COLLECTED DATA —
↓↓↓
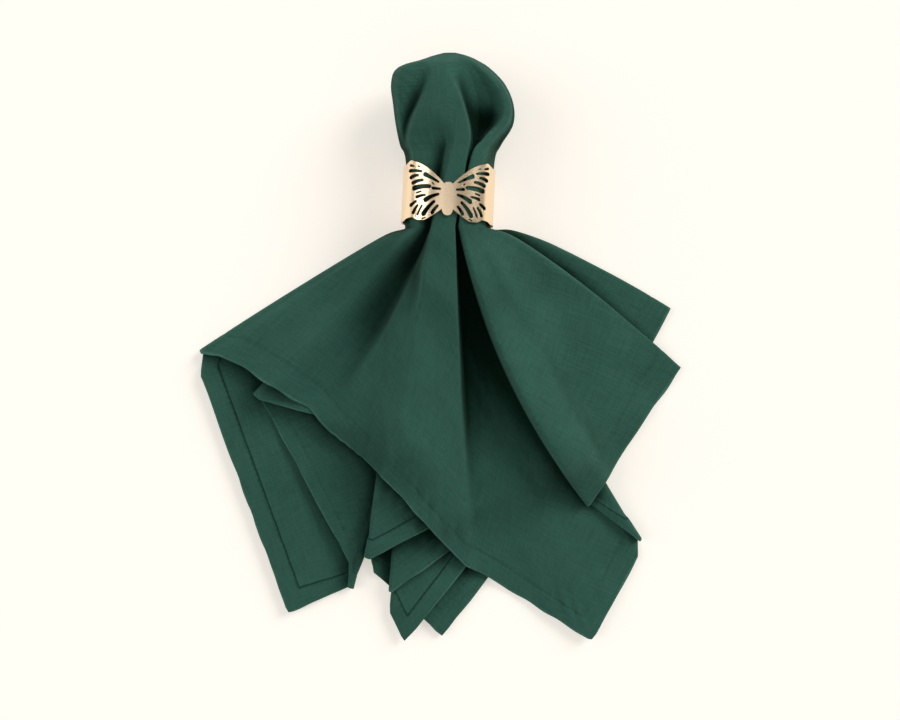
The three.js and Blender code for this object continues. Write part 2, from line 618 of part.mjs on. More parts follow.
// What is cut off the sides and the back, so that they end lower than the wing tips
function sideSlab() {
  const low = butterfly.upper[0][1];
  const high = ring.length / 2 + cutter.beyond;
  const top = cutter.bottom + cutter.overlap;
  const geometry = new THREE.BoxGeometry(ring.width + 2 * cutter.beyond, high - low, top + cutter.beyond);
  geometry.translate(0, (high + low) / 2, (top - cutter.beyond) / 2);
  return toSolid(geometry);
}

// Outline of one cell of a wing: a slot with two round ends, one on each side of its middle
function cellShape(cell, hand) {
  const turn = hand > 0 ? cell.turn : Math.PI - cell.turn;
  const reach = cell.length / 2;
  const near = [hand * cell.x - reach * Math.cos(turn), cell.y - reach * Math.sin(turn)];
  const far = [hand * cell.x + reach * Math.cos(turn), cell.y + reach * Math.sin(turn)];
  const lean = Math.asin((cell.far - cell.near) / cell.length);
  const quarter = Math.PI / 2;
  const shape = new THREE.Shape();
  shape.absarc(near[0], near[1], cell.near, turn + quarter + lean, turn + 3 * quarter - lean, false);
  shape.absarc(far[0], far[1], cell.far, turn - quarter - lean, turn + quarter + lean, false);
  return shape;
}

function makeRing() {
  const edge = ring.length / 2 + cutter.beyond;
  let solid = makeBand().subtract(sideSlab());
  for (const shape of [notchShape(butterfly.upper, edge), notchShape(butterfly.lower, -edge)]) {
    solid = solid.subtract(makeCutter(shape));
  }
  for (const cell of cells) {
    for (const hand of [-1, 1]) {
      solid = solid.subtract(makeCutter(cellShape(cell, hand)));
    }
  }
  const mesh = new THREE.Mesh(
    toGeometry(solid),
    new THREE.MeshStandardMaterial({ color: colours.ring, roughness: 0.25, metalness: 1 }),
  );
  mesh.name = 'ring';
  mesh.position.set(ring.x, ring.y, 0);
  mesh.rotation.z = ring.turn;
  return mesh;
}

// The whole object, moved so that the origin is under the middle of it
const object = new THREE.Group();
object.add(makeNapkin(), makeRing());
const middle = new THREE.Box3().setFromObject(object).getCenter(new THREE.Vector3());
object.position.set(-middle.x, -middle.y, 0);

const group = new THREE.Group();
group.add(object);

export default group;
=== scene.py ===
# A cloth napkin drawn through a napkin ring, lying on a table. Sizes are in millimetres until a mesh is made
import bmesh
import bpy
import math
import numpy as np
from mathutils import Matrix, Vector


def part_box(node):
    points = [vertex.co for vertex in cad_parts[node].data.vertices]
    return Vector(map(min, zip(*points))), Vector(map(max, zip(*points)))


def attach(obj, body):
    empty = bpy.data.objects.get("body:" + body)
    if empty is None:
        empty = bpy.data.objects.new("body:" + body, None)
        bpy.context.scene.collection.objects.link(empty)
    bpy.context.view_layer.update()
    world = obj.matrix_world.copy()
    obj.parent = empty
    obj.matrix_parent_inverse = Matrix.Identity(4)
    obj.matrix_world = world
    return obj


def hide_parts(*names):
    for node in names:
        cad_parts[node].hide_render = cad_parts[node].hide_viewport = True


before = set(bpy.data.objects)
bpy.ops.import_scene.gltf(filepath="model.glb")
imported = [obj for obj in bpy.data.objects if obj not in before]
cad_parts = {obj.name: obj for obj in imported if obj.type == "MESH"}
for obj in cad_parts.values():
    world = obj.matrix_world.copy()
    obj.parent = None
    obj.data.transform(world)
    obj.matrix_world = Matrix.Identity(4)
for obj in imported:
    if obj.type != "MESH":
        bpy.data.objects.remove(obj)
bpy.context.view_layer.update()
mm = 0.001
overTable = 0.02    # the least height of the cloth and its stitches

# Size of the ring and its place in the maker's own frame
ring = {
    "centre": np.array((3.2, 73.5)), "width": 44.5, "height": 42, "length": 28.5, "sheet": 0.8,
    "fullness": 2.5, "turn": -0.045, "edge": 0.16, "steps": 220,
}

# The way from the maker's frame to the loaded one, by the low corner of the turned ring's box
halfSizes = np.array((ring["width"], ring["length"])) / 2
ringReach = math.cos(ring["turn"]) * halfSizes + abs(math.sin(ring["turn"])) * halfSizes[::-1]
lowCorner = np.array(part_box("ring")[0][:2]) / mm
shift = np.append(lowCorner - (ring["centre"] - ringReach), 0)


# Small helpers on whole arrays
def mix(a, b, t):
    return a + (b - a) * t


def ease(t):  # 0 below 0, 1 above 1, level at both ends
    t = np.clip(t, 0, 1)
    return t * t * (3 - 2 * t)


def bezier(start, bend, end, t):  # a quadratic curve: (1-t)^2 start + 2t(1-t) bend + t^2 end
    return (1 - t) ** 2 * start + 2 * t * (1 - t) * bend + t ** 2 * end


def superellipse(angle, fullness):  # a rounded rectangle's point: signed powers of cosine and sine
    power = 2 / fullness
    c, s = np.cos(angle), np.sin(angle)
    return np.sign(c) * np.abs(c) ** power, np.sign(s) * np.abs(s) ** power


def makeObject(name, points, faces, material=None):  # a smooth mesh from points in millimetres
    mesh = bpy.data.meshes.new(name)
    mesh.from_pydata((points * mm).tolist(), [], faces)
    if material:
        mesh.materials.append(material)
    mesh.polygons.foreach_set("use_smooth", np.ones(len(mesh.polygons), bool))
    mesh.update()
    obj = bpy.data.objects.new(name, mesh)
    bpy.context.scene.collection.objects.link(obj)
    return obj


def gridFaces(rows, cols, closed):  # quads of a grid whose vertices run row by row
    r = np.arange(rows - 1)[:, None]
    c = np.arange(cols if closed else cols - 1)[None, :]
    a = r * cols + c
    b = r * cols + (c + 1) % cols
    return np.stack([a, b, b + cols, a + cols], -1).reshape(-1, 4)


# Small helpers for materials
def setInputs(tree, node, inputs):  # each input is a number or colour to set, or another node's output to link
    for name, value in inputs.items():
        if isinstance(value, bpy.types.NodeSocket):
            tree.links.new(value, node.inputs[name])
        else:
            node.inputs[name].default_value = value


def addNode(tree, kind, inputs, **settings):
    node = tree.nodes.new("ShaderNode" + kind)
    for name, value in settings.items():
        setattr(node, name, value)
    setInputs(tree, node, inputs)
    return node


def calculate(tree, kind, *values):  # one Math node
    return addNode(tree, "Math", dict(enumerate(values)), operation=kind).outputs[0]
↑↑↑
GOAL —
Exactly reproduce the stretch from the line with "imported = [obj" through the line with "shift = np.append(lowCorner", including both ends and nothing else.

RESULT OF THE TASK —
imported = [obj for obj in bpy.data.objects if obj not in before]
cad_parts = {obj.name: obj for obj in imported if obj.type == "MESH"}
for obj in cad_parts.values():
    world = obj.matrix_world.copy()
    obj.parent = None
    obj.data.transform(world)
    obj.matrix_world = Matrix.Identity(4)
for obj in imported:
    if obj.type != "MESH":
        bpy.data.objects.remove(obj)
bpy.context.view_layer.update()
mm = 0.001
overTable = 0.02    # the least height of the cloth and its stitches

# Size of the ring and its place in the maker's own frame
ring = {
    "centre": np.array((3.2, 73.5)), "width": 44.5, "height": 42, "length": 28.5, "sheet": 0.8,
    "fullness": 2.5, "turn": -0.045, "edge": 0.16, "steps": 220,
}

# The way from the maker's frame to the loaded one, by the low corner of the turned ring's box
halfSizes = np.array((ring["width"], ring["length"])) / 2
ringReach = math.cos(ring["turn"]) * halfSizes + abs(math.sin(ring["turn"])) * halfSizes[::-1]
lowCorner = np.array(part_box("ring")[0][:2]) / mm
shift = np.append(lowCorner - (ring["centre"] - ringReach), 0)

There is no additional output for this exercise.